→ **INPUT**
════════════════════

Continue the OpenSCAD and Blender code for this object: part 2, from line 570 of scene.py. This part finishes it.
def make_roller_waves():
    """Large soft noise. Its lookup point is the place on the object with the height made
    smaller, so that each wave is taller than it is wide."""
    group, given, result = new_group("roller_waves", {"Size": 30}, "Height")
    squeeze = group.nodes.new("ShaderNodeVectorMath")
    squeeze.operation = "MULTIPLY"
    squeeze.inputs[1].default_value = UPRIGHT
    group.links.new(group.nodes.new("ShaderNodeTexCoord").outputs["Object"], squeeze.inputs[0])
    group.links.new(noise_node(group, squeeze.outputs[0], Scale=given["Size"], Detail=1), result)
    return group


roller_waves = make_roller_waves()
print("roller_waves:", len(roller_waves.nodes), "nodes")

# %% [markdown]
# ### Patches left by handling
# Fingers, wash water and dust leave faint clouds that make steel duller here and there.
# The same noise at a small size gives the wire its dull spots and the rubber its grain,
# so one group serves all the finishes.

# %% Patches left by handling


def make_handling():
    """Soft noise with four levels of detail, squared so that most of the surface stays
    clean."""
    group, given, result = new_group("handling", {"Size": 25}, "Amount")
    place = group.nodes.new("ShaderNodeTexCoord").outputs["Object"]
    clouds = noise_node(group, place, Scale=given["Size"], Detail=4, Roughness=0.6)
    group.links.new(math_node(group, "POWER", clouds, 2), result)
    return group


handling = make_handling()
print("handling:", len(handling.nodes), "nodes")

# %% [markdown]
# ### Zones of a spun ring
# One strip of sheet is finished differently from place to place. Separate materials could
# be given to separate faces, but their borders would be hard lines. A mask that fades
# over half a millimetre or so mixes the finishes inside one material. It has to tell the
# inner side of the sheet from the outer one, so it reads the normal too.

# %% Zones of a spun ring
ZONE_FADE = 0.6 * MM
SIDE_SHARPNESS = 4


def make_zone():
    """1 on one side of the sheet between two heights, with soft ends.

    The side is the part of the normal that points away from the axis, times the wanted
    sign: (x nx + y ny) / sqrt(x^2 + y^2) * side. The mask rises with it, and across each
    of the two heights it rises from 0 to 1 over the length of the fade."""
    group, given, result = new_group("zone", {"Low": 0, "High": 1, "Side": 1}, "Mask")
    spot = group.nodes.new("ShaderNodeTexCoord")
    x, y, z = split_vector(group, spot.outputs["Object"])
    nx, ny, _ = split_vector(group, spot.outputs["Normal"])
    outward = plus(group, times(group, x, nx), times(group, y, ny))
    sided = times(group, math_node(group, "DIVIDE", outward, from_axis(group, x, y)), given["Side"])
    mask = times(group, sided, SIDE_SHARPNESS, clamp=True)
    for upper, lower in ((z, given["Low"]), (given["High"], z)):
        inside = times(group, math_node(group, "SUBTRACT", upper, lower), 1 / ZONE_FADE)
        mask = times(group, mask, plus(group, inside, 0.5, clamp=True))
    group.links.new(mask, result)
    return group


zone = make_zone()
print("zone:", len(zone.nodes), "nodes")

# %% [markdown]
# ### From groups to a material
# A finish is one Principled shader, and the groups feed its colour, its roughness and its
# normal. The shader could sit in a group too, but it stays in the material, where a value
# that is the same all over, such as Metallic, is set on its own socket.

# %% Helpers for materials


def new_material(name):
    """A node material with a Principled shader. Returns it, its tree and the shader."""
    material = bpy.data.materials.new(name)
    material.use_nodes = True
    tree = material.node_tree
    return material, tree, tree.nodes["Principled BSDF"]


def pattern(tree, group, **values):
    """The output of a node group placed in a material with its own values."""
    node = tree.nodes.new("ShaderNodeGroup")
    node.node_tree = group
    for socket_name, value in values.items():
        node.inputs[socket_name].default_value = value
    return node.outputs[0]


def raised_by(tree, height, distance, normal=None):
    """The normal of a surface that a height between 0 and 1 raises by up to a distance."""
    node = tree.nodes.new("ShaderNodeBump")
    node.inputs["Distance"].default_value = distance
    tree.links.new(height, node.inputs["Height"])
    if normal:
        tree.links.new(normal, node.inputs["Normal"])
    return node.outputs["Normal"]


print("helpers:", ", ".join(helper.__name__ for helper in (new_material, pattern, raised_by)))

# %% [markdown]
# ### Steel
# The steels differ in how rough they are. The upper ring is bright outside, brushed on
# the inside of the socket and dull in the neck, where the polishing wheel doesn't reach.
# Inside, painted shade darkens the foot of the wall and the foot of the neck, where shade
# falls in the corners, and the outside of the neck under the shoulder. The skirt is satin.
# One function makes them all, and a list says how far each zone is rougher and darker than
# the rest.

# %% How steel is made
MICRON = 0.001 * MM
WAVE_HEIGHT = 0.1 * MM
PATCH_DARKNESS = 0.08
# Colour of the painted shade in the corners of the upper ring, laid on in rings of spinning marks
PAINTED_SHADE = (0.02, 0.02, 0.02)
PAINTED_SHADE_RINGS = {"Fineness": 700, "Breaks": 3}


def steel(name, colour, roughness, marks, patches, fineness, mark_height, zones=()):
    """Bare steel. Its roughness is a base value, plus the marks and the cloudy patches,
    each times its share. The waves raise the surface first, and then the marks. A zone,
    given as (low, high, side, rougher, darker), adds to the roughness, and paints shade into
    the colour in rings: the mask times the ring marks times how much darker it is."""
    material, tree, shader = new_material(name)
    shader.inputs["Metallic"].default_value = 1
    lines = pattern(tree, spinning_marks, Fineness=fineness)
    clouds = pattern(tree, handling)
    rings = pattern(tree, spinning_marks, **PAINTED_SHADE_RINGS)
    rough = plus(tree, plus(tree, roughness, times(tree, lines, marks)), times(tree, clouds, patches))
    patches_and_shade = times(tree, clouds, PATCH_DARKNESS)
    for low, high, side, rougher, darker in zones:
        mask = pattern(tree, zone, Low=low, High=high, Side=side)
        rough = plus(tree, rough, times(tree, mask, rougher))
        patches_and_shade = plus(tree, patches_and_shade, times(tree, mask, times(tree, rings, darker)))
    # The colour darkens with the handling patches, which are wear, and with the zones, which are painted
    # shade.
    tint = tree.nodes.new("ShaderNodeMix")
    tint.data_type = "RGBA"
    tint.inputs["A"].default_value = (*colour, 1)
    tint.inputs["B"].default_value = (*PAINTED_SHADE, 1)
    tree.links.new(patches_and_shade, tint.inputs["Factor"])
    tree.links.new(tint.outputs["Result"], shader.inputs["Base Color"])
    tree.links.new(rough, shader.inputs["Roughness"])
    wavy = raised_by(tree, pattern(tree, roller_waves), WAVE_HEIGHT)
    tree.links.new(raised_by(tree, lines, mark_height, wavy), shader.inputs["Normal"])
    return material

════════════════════

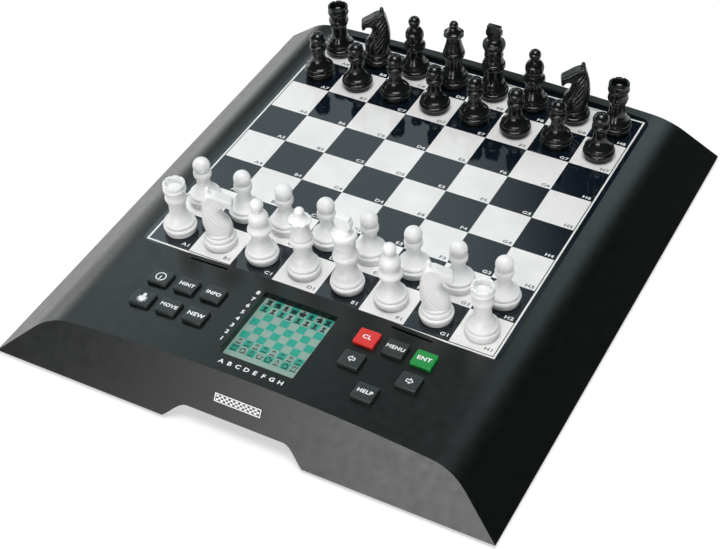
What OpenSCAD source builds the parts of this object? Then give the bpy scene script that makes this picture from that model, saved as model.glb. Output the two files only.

════════════════════

→ **REQUIRED TASK**
How many of the lines above include the string "scene"? Answer with the number only.

→ **REPLY TO THE EXERCISE**
2